Chronological sequence?
Because 1 Thessalonians 5:1-11 follows 4:13-18, some assume this points to chronological sequence.  It is concluded that because the one paragraph precedes the other, the latter one must describe events that follow the former one chronologically.
However, nothing in the literary context indicates Paul intends for his audience to read the two sections in this way.  His letter to the Thessalonians is laid out topically, not chronologically. Paul was responding to specific issues and did so one at a time.  Further, specific words and themes link both paragraphs.
Summing Up
Paul answered the question of when the Day of the Lord would come.  That “day will come like a thief in the night.” This was something the Thessalonians already understood and, therefore, Paul had no need to write further regarding that day’s timing.

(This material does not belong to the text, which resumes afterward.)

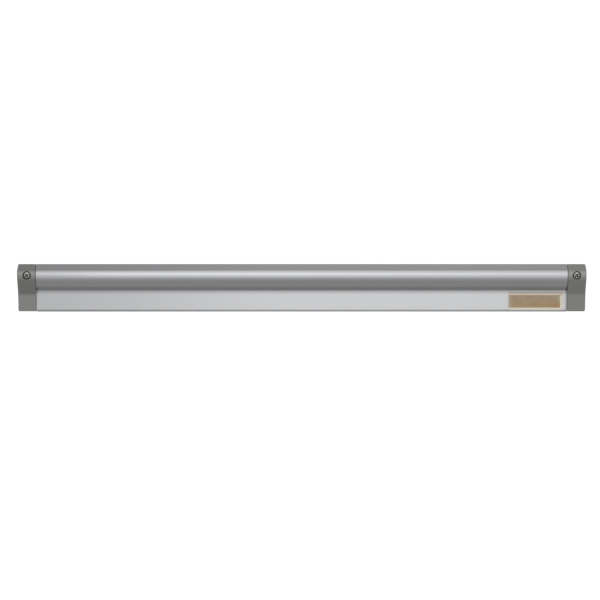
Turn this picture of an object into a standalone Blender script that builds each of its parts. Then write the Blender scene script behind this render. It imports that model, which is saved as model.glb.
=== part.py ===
"""Order ticket rail: an aluminium hood that traps a row of glass marbles against its back plate.

A sheet pushed up from below, between the plate and the marbles, lifts them up the sloping front wall, and
their weight wedges them back down against it.

Metres, +Z up. The wall is the plane y = 0 and the front faces -Y. The origin is the middle of the rail's
back face. A section is drawn in two lengths: forward, away from the wall, and up, from mid height.
"""

import math

import bmesh
import bpy
from mathutils import Matrix, Vector

# Whole rail
OVERALL_LENGTH = 0.6096
SEAT_GAP = 0.0003
CUT_OVERRUN = 0.002
WELD_DISTANCE = 0.000001
ARC_STEP = math.radians(11)
FLAT_ANGLE = math.radians(0.1)

# Extruded rail
RAIL_HEIGHT = 0.0527
PLATE_THICKNESS = 0.0025
PLATE_EDGE_SHARE = 0.9
HOOD_WALL = 0.0016
HOOD_SLOPE = math.radians(39.8)
NOSE_RADIUS = 0.0049
NOSE_FLAT = 0.0008
CHIN_RADIUS = 0.012
LIP_DROP = 0.0277
LIP_BAND_RISE = 0.007
LIP_BAND_SLOPE = math.radians(47)
LIP_BAND_RADIUS = 0.008
LIP_ROUND_SHARE = 0.49
ROOT_FILLET = 0.001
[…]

For the Christian, the coming of Christ is an imminent event, one for which he or she must always be prepared.  For unbelievers, that day will come suddenly and unexpectedly and bring with it the wrath of God. For those who are looking for the return of Jesus and live accordingly, though they remain ignorant of it timing the “Day of the Lord” will not take them by surprise; it will mean their salvation.